A corruption scandal surrounding a prosecutor is putting a fresh spotlight on the problems facing South Korea’s prosecution.
An arrest warrant was issued for a prosecutor identified by his last name Jeon on Wednesday for allegedly making unlawful deals with a defendant in a drug abuse case in 2011.
The latest scandal marks another major setback for the powerful organization after its chief’s resignation over accusations he had a love child and a string of bribery cases damaged its public image.
On Monday, the prosecution questioned Jeon to confirm whether he violated rules by threatening a plastic surgeon who operated on actress Lee Yoon-ji.
Jeon met Lee when he was prosecuting her case regarding abuse of the psychotropic drug propofol in 2011. The defendant, better known as Amy, was sentenced to prison and released on probation two months later.
According to the prosecution, Lee allegedly complained about the side effects of the cosmetic surgery she underwent in early 2011.
Jeon reportedly volunteered to become a “troubleshooter” for Lee by pressuring the plastic surgeon to redo the surgery free of charge and give 15 million won in compensation for the side effects.
Prosecutors said Jeon claimed he helped the celebrity “out of good will.”
The investigators will focus on possible unlawful deals between the prosecutor and the surgeon, who was summoned once during the drug investigation.
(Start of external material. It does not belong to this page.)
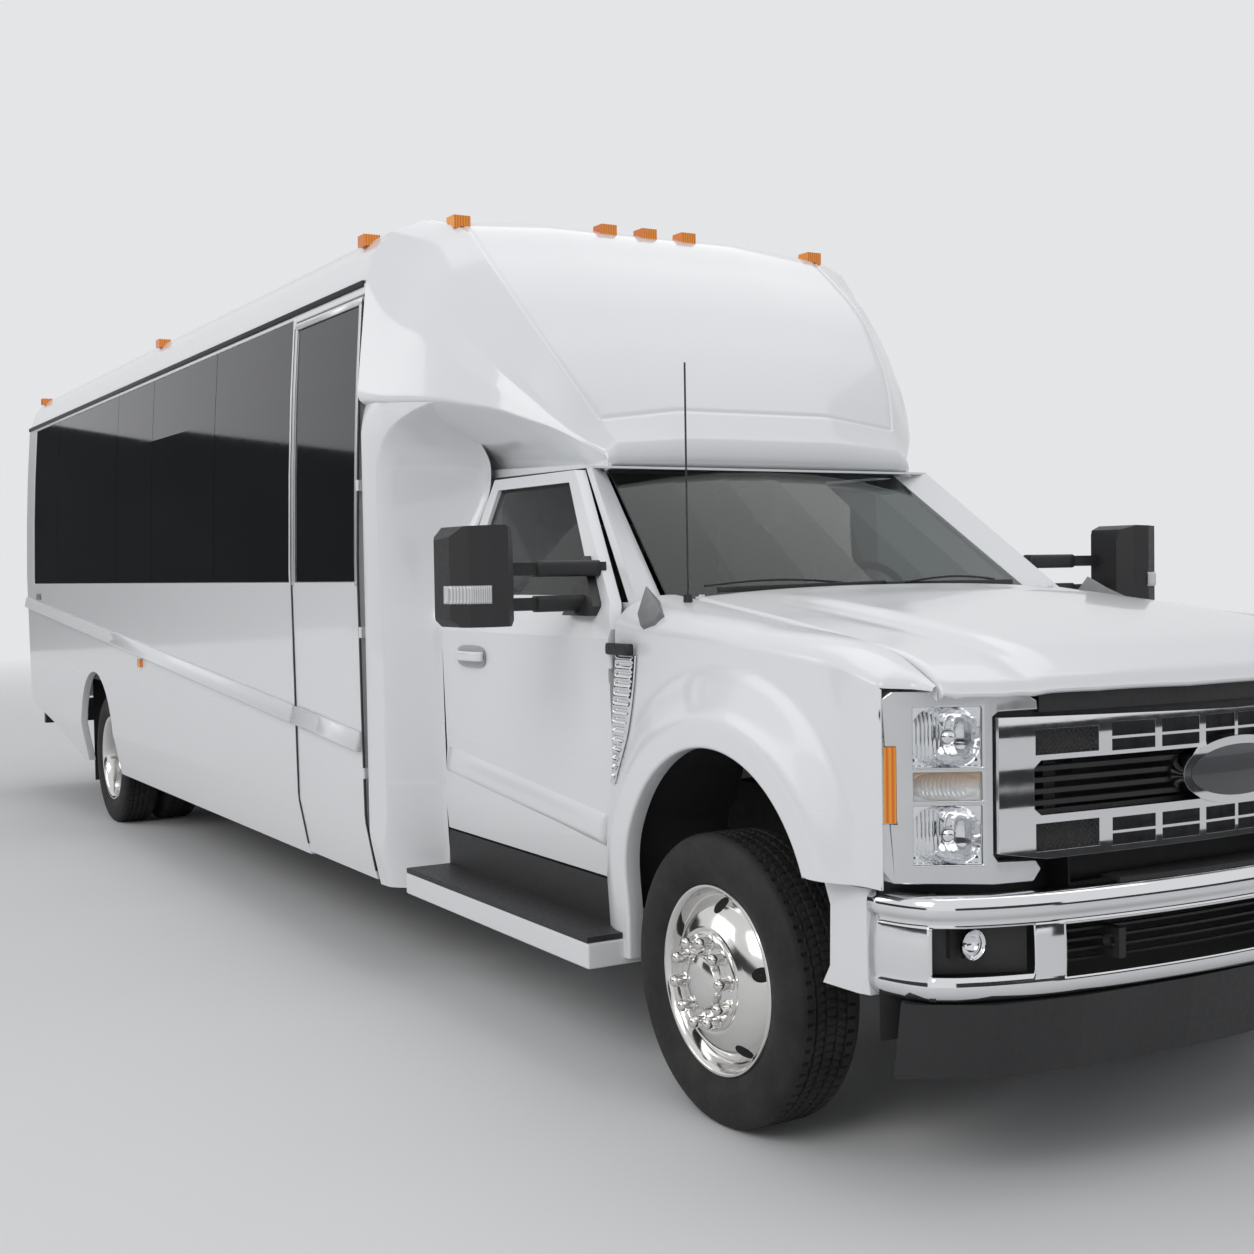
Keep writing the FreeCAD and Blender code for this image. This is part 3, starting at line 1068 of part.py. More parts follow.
def small_pieces(fenders, cap, lamp_markers):
    """Rockers, boards, seats, dash, lamps, flaps, aerial and rear bumper."""
    board_top = d.skirt_bottom + 100
    rockers = []
    boards = []
    for name, side in (("right", -1), ("left", 1)):
        low, high = span(side, 921, d.sill_half_width)
        rocker = box("rocker_" + name, (ahead(-d.cab_door_rear), low, d.skirt_bottom + 5), (ahead(-470), high, board_top - 18))
        rockers.append(cut("rocker_seated_" + name, rocker, [fenders]))
        low, high = span(side, 921, d.sill_half_width - 4)
        board = box("board_" + name, (ahead(-d.cab_door_rear), low, board_top - 18), (ahead(-480), high, board_top))
        low, high = span(side, 921, 1000)
        recess = box("recess_" + name, (ahead(-d.cab_door_rear), low, board_top), (ahead(-600), high, d.cab_door_bottom - 8))
        boards.append(cut("board_seated_" + name, fuse("board_body_" + name, [board, recess]), [fenders]))
    piece("rocker_panels", group("rocker_pair", rockers))
    piece("running_boards", group("board_pair", boards))
    dash = box("dash", (ahead(-1000), -900, 1080), (ahead(-680), 900, 1400))
    wheel_x = ahead(-1080)
    wheel_z = d.cab_floor_top + 460
    column = rod("column", (wheel_x, 420, wheel_z), 30, 120, "x")
    ring = doc.addObject("Part::Torus", "wheel_ring")
    ring.Placement = FreeCAD.Placement(FreeCAD.Vector(), FreeCAD.Rotation(FreeCAD.Vector(0, 1, 0), 75))
    ring.Radius1 = 190
    ring.Radius2 = 15
    place(ring, (wheel_x, 420, wheel_z))
    spoke = box("spoke", (wheel_x - 15, 420 - 190, wheel_z - 15), (wheel_x + 15, 420 + 190, wheel_z + 15))
    piece("dashboard", fuse("dash_and_wheel", [dash, ring, spoke, column]))
    cab_seats = []
    for name, y in (("right", -420), ("left", 420)):
        pad = box("cab_cushion_" + name, (ahead(-1700), y - 250, 1000), (ahead(-1180), y + 250, 1130))
        rest = box("cab_rest_" + name, (ahead(-1850), y - 250, 1000), (ahead(-1700), y + 250, 1750))
        post = box("cab_seat_post_" + name, (ahead(-1650), y - 200, d.cab_floor_top), (ahead(-1250), y + 200, 1000))
        cab_seats.append(fuse("cab_seat_" + name, [pad, rest, post]))
    piece("cab_seats", group("cab_seat_pair", cab_seats))
    seats = []
    rows = 7
    for row in range(rows):
        for name, y in (("right", -800), ("left", 800)):
            if row == 0 and name == "right":
                continue
            back = ahead(-3150 - 800 * row)
            pad = box(f"seat_pad_{row}_{name}", (back, y - 330, 1330), (back + 450, y + 330, 1420))
            rest = box(f"seat_rest_{row}_{name}", (back - 90, y - 330, 1330), (back, y + 330, 2060))
            foot = box(f"seat_foot_{row}_{name}", (back + 60, y - 250, d.floor_top), (back + 380, y + 250, 1330))
            seats.append(fuse(f"seat_{row}_{name}", [pad, rest, foot]))
    piece("passenger_seats", group("seat_set", seats))
    lamps = []
    for number, (y, drop) in enumerate(((-840, 88), (-190, 62), (0, 62), (190, 62), (840, 88))):
        lamps.append(box(f"cap_lamp_{number}", (ahead(-2060), y - 35, d.roof_height - drop),
                         (ahead(-1990), y + 35, d.roof_height - drop + 50)))
    piece("roof_lamps", cut("roof_lamps_seated", fuse("roof_lamp_set", lamps), [cap]))
    markers = list(lamp_markers)
    for name, side in (("right", -1), ("left", 1)):
        low, high = span(side, d.body_half_width - 6, d.body_half_width + 10)
        markers.append(box("side_marker_" + name, (ahead(-5580), low, 1040), (ahead(-5520), high, 1086)))
        for number, behind in enumerate((2323, 5447, 8767)):
            low, high = span(side, d.eaves_half_width - 134, d.eaves_half_width - 66)
            markers.append(box(f"edge_lamp_{name}_{number}", (ahead(-behind - 34), low, d.eaves_height + 178),
                               (ahead(-behind + 34), high, d.eaves_height + 222)))
    piece("marker_lamps", cut("marker_lamps_seated", group("marker_lamp_set", markers), [PIECES["roof"], PIECES["side_wall_right"],
                                                                                       PIECES["side_wall_left"]]))
    rear_lamps = []
    for side in (-1, 1):
        for number, height in enumerate((1180, 1360, 1540)):
            low, high = span(side, 980, 1100)
            rear_lamps.append(box(f"rear_lamp_{number}_{'l' if side > 0 else 'r'}", (body_rear - 14, low, height), (body_rear, high, height + 120)))
    piece("rear_lamps", group("rear_lamp_set", rear_lamps))
    bar = box("rear_bar", (body_rear - 70, -1130, 470), (body_rear - 12, 1130, 640))
    arms = [box("rear_arm_right", (body_rear - 68, -rail_outer, 580), (body_rear + 80, -rail_inner, d.rail_bottom)),
            box("rear_arm_left", (body_rear - 68, rail_inner, 580), (body_rear + 80, rail_outer, d.rail_bottom))]
    piece("rear_bumper", fuse("rear_bumper_body", [bar] + arms))
    flaps = []
    for side in (-1, 1):
        low, high = span(side, 650, 1130)
        flaps.append(box(f"flap_{'l' if side > 0 else 'r'}", (rear_axle_x - 520, low, 210), (rear_axle_x - 508, high, floor_bottom)))
    piece("mud_flaps", group("flap_pair", flaps))
    mast = rod("mast", (ahead(-425), -838, 1455), 3, 710, "z")
    foot = rod("mast_foot", (ahead(-425), -838, 1420), 14, 45, "z")
    piece("antenna", cut("antenna_seated", fuse("antenna_body", [mast, foot]), [fenders]))


chassis()
powertrain()
front_axle()
rear_axle()
side_panes = []
for side_name, side_sign in (("right", -1), ("left", 1)):
    knuckle(side_name, side_sign)
    front_wheel(side_name, side_sign)
    rear_wheels(side_name, side_sign)
    side_panes += side_wall(side_name, side_sign)
    cab_door(side_name, side_sign)
piece("side_glass", group("side_glass_set", side_panes))
body_shell()
cap_piece = front_cap()
entry()
cab()
fender_pair = hood_and_fenders()
lamp_marker_pair = front_end()
small_pieces(fender_pair, cap_piece, lamp_marker_pair)
doc.recompute()

for item in doc.Objects:
    if "Invalid" in item.State or "Error" in item.State:
        raise RuntimeError(f"{item.Name} failed: {item.State}")
for node, source in PIECES.items():
    shape = source.Shape
    if shape.isNull() or not shape.isValid() or not shape.Solids:
        raise RuntimeError(f"{node} has no valid solid")
    shape.exportStep(f"parts/{node}.step")
    print(node, len(shape.Solids), round(shape.Volume / 1e6, 2))
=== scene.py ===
import math

import bmesh
import bpy
import numpy as np
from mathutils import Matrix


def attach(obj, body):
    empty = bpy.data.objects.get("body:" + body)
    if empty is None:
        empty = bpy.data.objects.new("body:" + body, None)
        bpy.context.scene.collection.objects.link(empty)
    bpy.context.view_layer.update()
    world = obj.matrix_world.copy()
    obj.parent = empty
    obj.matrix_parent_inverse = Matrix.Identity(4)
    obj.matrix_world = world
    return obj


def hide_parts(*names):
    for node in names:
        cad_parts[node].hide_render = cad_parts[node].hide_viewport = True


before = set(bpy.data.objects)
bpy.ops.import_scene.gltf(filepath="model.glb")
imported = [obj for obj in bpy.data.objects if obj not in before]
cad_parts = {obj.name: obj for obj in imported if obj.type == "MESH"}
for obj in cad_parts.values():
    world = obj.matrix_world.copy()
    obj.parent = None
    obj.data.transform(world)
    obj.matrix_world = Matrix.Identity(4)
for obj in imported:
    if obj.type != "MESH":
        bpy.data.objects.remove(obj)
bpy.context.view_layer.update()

# The place the bus stands in: a seamless pale studio floor of plain painted board,
# large soft lamps, and the camera at the photograph's place and angle. Four dark
# cloths hang around the bus, where only metal and glass see them.


class Shade:
    """A shader value. Arithmetic on it adds Math nodes, and node() adds any other node."""

    def __init__(self, tree, socket):
        self.tree = tree
        self.socket = socket

    def node(self, kind, settings, inputs, output=0):
        added = self.tree.nodes.new(kind)
        for name, value in settings.items():
            setattr(added, name, value)
        for name, value in inputs.items():
            if isinstance(value, Shade):
                self.tree.links.new(value.socket, added.inputs[name])
            else:
                added.inputs[name].default_value = value
        return Shade(self.tree, added.outputs[output])

    def calculate(self, operation, first, second):
        return self.node("ShaderNodeMath", {"operation": operation}, {0: first, 1: second})

    def __add__(self, other):
        return self.calculate("ADD", self, other)

    def __rsub__(self, other):
        return self.calculate("SUBTRACT", other, self)

    def __mul__(self, other):
        return self.calculate("MULTIPLY", self, other)

    __radd__ = __add__
    __rmul__ = __mul__

    def between(self, low, high):
        """0 at low, 1 at high, clamped."""
        return self.node("ShaderNodeMapRange", {"clamp": True},
                         {"Value": self, "From Min": low, "From Max": high})

    def waves(self, count):
        """A sine of this many waves a metre, from 0 to 1."""
        return self.calculate("SINE", self * (2 * math.pi * count), 0.0) * 0.5 + 0.5

    def noise(self, scale, detail=3.0, stretch=(1.0, 1.0, 1.0)):
        """Even noise of about scale lumps a metre, narrowed along each axis by stretch."""
        place = self.node("ShaderNodeVectorMath", {"operation": "MULTIPLY"}, {0: self, 1: stretch})
        return self.node("ShaderNodeTexNoise", {}, {"Vector": place, "Scale": scale, "Detail": detail})

    def axis(self, name):
        return self.node("ShaderNodeSeparateXYZ", {}, {0: self}, name)

    def mix(self, first, second):
        """One colour at 0 and another at 1, with this value as the factor."""
        return self.node("ShaderNodeMix", {"data_type": "RGBA"}, {0: self, 6: first, 7: second}, 2)

    def bump(self, depth):
        """This height as a bump of that depth in metres."""
        return self.node("ShaderNodeBump", {}, {"Height": self, "Strength": 1.0, "Distance": depth}, "Normal")


def surface(name, numbers):
    """A new material with plain numbers on its Principled sockets, and its point on the object."""
    material = bpy.data.materials.new(name)
    material.use_nodes = True
    tree = material.node_tree
    for socket, value in numbers.items():
        tree.nodes["Principled BSDF"].inputs[socket].default_value = value
    place = tree.nodes.new("ShaderNodeTexCoord")
    return material, Shade(tree, place.outputs["Object"])


def feed(material, sockets):
    """Link varying values into the Principled sockets."""
    tree = material.node_tree
    for socket, value in sockets.items():
        tree.links.new(value.socket, tree.nodes["Principled BSDF"].inputs[socket])


def new_mesh(name, points, faces, body, material, crease=35.0):
    """A piece from its points and faces, riding on a body, in the given material.

    Its edges are sharp where the surface bends by more than crease degrees.
    """
    mesh = bpy.data.meshes.new(name)
    mesh.from_pydata(np.asarray(points, float).tolist(), [], np.asarray(faces).tolist())
    mesh.materials.append(material)
    mesh.polygons.foreach_set("use_smooth", [True] * len(mesh.polygons))
    mesh.set_sharp_from_angle(angle=math.radians(crease))
    mesh.update()
    piece = bpy.data.objects.new(name, mesh)
    bpy.context.scene.collection.objects.link(piece)
    if body:
        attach(piece, body)
    return piece


floor_paint, spot = surface("studio_floor",
                            {"Roughness": 0.6, "Specular IOR Level": 0.0, "Emission Strength": 1.0})
distance = spot.node("ShaderNodeVectorMath", {"operation": "LENGTH"}, {0: spot}, "Value")
far = distance.between(7.0, 26.0)
tone = spot.noise(0.6).mix((0.76, 0.76, 0.76, 1), (0.80, 0.80, 0.795, 1))
feed(floor_paint, {"Base Color": far.mix(tone, (0.0, 0.0, 0.0, 1)),
                   "Emission Color": far.mix((0.0, 0.0, 0.0, 1), (0.78, 0.785, 0.80, 1))})
floor = new_mesh("studio_ground", [(-300, -300, 0), (300, -300, 0), (300, 300, 0), (-300, 300, 0)],
                 [(0, 1, 2, 3)], None, floor_paint)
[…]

They will also focus on finding out the extent Jeon and Lee’s relationship. Investigators said they found that Jeon transferred 100 million won to Lee’s account. The purpose of the transfer remains to be questioned.
The prosecutor’s alleged crime was found while the agency was investigating the surgeon earlier this week. The surgeon is currently accused of raping a woman after injecting her with propofol last year.
The prosecution was been hit by a series of scandals over recent years. In November 2012, prosecutor Kim Gwang-joon was convicted of taking bribes totaling about 1 billion won ($940,000) from people in exchange for clearing their cases. He was sentenced to seven years in prison.
In 2010, a prosecutor was accused of receiving bribes ― a sedan and 16 million won in cash ― from a construction contractor to peddle his influence in a lawsuit.
A similar case was revealed a year later, when a female prosecutor received a luxury sedan and designer’s bag from a lawyer who asked that she consider the lawsuit in his favor.
Observers said that the latest investigation involving a celebrity is being conducted unusually fast compared to other investigations of similar gravity.
The quick handling of the case came after Prosecutor General Kim Jin-tae vowed to “clean up” the organization. Kim took office only about 40 days ago. In his inauguration speech, Kim said that morality and discipline should be restored at the prosecution.
The latest corruption case may shed light on how Kim will follow his words with action in reforming the prosecution, observers said.